### WHAT YOU WILL DO
Quote only the lines from the line containing "before = set(bpy.data.objects)" to the line containing "BRIGHTNESS = 0.72", with both of those lines included, please, exactly as written.

+ + +

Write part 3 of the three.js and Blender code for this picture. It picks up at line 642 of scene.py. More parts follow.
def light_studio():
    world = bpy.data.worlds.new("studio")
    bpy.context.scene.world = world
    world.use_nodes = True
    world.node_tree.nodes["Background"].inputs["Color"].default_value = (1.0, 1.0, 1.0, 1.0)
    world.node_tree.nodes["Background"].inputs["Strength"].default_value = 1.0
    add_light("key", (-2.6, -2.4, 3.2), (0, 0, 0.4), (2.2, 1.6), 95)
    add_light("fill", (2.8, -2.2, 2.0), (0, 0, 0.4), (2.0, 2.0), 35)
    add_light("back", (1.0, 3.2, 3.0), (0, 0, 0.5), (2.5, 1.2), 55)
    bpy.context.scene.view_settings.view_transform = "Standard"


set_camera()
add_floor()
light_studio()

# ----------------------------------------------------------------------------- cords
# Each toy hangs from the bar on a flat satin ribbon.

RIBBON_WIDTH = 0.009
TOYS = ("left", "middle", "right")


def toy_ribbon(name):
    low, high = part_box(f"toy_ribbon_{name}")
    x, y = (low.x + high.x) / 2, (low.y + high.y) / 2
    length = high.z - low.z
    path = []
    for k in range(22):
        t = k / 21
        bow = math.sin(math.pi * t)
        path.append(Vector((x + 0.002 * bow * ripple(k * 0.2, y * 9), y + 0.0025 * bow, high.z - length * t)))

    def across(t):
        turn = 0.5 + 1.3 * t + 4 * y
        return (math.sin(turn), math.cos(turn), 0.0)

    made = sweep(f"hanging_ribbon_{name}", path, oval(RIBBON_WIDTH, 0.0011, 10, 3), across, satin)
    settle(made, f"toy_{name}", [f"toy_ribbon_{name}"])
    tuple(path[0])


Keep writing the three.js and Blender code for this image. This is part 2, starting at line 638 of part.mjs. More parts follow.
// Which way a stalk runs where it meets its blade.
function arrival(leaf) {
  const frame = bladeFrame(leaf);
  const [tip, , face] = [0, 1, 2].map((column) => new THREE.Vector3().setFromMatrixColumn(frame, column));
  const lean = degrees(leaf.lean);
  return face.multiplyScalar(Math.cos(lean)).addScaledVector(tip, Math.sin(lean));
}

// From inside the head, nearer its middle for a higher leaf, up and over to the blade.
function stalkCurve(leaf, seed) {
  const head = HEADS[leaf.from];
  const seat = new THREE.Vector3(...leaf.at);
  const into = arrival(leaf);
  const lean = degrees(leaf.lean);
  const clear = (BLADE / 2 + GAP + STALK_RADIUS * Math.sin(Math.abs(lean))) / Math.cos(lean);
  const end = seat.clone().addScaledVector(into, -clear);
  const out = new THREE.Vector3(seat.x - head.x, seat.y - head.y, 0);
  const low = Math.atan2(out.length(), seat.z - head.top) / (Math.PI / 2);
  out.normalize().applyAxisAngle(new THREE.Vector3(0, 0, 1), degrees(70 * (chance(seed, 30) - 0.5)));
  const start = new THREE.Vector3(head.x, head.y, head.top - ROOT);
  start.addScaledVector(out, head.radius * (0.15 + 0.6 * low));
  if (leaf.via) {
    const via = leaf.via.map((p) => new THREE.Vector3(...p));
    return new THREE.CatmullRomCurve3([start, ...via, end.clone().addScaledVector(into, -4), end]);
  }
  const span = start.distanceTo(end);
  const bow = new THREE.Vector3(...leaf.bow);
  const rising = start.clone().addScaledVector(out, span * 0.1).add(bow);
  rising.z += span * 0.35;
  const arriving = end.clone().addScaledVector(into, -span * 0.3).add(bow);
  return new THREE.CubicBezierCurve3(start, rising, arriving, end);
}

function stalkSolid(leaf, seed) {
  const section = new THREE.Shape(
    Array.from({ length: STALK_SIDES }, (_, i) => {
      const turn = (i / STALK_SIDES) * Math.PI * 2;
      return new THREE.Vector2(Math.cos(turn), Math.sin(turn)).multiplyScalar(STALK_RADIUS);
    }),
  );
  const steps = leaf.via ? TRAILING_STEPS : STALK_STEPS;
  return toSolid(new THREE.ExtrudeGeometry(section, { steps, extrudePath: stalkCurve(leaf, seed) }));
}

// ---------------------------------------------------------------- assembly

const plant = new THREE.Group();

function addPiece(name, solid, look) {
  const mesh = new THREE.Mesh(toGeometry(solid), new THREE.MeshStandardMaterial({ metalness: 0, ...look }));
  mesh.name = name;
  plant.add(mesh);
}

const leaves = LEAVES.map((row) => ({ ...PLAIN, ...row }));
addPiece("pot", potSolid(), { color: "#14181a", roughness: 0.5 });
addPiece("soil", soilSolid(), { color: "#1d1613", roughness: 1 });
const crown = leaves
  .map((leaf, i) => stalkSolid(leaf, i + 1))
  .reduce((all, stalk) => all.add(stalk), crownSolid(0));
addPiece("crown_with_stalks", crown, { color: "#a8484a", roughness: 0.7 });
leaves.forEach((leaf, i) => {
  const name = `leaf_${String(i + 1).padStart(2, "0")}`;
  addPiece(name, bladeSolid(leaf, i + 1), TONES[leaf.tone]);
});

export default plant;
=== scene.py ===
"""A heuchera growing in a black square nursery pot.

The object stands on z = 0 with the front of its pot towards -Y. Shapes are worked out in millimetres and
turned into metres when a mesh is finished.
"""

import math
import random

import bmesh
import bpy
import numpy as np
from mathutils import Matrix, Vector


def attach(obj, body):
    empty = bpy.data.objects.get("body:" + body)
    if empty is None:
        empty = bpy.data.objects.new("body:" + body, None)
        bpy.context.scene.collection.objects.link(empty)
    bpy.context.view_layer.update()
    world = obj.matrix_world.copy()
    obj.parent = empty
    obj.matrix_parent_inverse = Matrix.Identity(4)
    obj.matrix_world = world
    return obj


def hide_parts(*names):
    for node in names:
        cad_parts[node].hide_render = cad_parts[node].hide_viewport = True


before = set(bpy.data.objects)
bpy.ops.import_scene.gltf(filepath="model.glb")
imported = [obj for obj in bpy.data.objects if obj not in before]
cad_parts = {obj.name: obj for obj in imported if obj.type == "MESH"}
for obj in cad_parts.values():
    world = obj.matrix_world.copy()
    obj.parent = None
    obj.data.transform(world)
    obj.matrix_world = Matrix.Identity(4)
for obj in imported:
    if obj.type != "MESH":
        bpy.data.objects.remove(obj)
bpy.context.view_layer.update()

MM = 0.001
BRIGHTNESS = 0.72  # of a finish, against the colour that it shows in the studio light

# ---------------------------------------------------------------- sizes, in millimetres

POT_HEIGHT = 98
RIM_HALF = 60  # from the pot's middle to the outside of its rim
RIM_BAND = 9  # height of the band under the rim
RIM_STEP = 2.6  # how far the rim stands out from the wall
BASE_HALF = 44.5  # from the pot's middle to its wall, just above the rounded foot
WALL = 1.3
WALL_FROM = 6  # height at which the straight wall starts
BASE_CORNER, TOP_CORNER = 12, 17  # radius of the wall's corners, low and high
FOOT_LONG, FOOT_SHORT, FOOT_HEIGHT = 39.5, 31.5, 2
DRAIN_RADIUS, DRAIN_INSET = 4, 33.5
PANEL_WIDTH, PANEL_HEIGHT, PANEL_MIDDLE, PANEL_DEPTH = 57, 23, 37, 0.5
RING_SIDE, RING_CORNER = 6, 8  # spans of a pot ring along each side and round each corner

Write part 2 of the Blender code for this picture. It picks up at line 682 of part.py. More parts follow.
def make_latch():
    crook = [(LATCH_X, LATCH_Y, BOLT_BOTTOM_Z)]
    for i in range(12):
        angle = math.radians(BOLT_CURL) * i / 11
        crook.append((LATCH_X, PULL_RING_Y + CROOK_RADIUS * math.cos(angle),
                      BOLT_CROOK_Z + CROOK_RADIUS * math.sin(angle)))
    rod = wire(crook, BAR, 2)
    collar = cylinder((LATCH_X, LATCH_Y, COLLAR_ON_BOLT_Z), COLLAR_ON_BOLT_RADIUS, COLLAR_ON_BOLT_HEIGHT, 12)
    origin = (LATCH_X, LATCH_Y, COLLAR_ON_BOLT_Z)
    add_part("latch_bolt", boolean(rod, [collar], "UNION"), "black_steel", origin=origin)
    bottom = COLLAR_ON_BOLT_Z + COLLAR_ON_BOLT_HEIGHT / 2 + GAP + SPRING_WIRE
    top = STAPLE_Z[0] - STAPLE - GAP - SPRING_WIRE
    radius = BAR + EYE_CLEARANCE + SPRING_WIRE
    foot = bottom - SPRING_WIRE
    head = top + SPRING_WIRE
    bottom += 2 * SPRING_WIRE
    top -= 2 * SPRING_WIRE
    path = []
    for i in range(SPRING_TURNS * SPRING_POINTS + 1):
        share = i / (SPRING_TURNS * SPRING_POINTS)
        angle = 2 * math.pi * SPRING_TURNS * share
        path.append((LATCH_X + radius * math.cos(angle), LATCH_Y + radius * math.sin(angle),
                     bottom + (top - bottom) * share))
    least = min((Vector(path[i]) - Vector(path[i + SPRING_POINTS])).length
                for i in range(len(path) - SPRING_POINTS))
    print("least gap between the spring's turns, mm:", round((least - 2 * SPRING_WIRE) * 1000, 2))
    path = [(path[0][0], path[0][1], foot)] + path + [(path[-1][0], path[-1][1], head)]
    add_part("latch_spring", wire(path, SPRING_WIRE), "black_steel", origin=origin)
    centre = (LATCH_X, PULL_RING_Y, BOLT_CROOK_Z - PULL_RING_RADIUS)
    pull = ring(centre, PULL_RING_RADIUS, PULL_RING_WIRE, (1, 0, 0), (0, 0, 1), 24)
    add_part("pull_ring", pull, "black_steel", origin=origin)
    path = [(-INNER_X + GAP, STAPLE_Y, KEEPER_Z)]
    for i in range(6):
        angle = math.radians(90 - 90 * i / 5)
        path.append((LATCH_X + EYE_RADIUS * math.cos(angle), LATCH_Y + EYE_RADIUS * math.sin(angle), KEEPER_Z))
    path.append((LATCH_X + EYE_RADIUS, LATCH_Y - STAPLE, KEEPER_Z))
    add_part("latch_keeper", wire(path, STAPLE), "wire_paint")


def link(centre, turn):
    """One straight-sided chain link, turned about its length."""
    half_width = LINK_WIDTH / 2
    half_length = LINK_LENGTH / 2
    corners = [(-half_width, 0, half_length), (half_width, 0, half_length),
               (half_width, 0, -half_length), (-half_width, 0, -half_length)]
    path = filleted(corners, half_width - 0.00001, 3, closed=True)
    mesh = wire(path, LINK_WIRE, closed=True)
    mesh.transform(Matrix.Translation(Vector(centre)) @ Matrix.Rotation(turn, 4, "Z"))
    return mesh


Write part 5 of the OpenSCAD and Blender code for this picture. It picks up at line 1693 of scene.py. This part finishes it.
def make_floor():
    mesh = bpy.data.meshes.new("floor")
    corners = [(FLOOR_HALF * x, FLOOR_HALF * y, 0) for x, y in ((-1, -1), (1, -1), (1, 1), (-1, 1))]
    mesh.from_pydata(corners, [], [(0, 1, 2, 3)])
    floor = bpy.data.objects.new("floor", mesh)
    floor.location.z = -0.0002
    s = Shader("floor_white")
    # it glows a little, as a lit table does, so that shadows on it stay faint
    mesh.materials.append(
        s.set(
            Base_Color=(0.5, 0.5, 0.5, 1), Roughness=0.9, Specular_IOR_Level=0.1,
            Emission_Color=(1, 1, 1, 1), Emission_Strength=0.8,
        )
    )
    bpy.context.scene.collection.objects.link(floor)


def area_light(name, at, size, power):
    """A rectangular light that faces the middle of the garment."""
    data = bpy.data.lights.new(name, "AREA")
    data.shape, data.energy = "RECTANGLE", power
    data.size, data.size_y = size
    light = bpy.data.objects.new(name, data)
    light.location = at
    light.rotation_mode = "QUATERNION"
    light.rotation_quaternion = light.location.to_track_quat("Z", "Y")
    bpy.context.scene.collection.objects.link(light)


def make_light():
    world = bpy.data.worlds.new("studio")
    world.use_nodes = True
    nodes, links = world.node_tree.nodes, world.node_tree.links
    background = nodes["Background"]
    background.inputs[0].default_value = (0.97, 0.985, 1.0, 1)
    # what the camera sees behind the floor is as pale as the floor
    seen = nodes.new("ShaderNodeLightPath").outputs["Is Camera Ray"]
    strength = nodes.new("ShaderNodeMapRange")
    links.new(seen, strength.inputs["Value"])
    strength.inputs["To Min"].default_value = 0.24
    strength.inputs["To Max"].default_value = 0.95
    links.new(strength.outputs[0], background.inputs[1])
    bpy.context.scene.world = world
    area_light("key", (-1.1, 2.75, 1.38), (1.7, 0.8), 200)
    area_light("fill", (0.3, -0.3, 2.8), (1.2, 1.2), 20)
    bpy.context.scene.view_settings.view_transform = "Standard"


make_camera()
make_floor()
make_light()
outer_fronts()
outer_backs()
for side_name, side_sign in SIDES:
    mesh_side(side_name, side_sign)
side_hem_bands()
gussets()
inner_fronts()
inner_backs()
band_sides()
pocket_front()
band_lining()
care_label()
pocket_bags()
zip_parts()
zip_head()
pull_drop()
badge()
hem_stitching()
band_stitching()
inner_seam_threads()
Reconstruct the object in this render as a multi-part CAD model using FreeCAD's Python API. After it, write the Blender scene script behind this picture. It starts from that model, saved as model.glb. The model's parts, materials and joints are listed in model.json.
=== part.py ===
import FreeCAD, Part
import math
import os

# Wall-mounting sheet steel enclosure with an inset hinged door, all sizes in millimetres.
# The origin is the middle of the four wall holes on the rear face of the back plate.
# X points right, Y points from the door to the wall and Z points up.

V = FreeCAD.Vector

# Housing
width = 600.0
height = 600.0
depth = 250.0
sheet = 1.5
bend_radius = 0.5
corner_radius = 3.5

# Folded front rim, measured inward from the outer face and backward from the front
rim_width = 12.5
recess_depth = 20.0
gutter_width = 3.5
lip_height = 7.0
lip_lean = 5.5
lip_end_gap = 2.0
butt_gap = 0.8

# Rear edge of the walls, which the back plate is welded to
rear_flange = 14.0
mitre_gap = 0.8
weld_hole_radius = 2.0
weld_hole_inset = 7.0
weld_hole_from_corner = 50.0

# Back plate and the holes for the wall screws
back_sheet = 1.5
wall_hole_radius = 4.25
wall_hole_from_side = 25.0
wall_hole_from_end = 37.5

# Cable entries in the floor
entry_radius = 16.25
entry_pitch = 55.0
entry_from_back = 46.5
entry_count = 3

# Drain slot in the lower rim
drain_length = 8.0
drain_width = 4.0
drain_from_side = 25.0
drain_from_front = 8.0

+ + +

### OUTPUT OF THE TASK
before = set(bpy.data.objects)
bpy.ops.import_scene.gltf(filepath="model.glb")
imported = [obj for obj in bpy.data.objects if obj not in before]
cad_parts = {obj.name: obj for obj in imported if obj.type == "MESH"}
for obj in cad_parts.values():
    world = obj.matrix_world.copy()
    obj.parent = None
    obj.data.transform(world)
    obj.matrix_world = Matrix.Identity(4)
for obj in imported:
    if obj.type != "MESH":
        bpy.data.objects.remove(obj)
bpy.context.view_layer.update()

MM = 0.001
BRIGHTNESS = 0.72  # of a finish, against the colour that it shows in the studio light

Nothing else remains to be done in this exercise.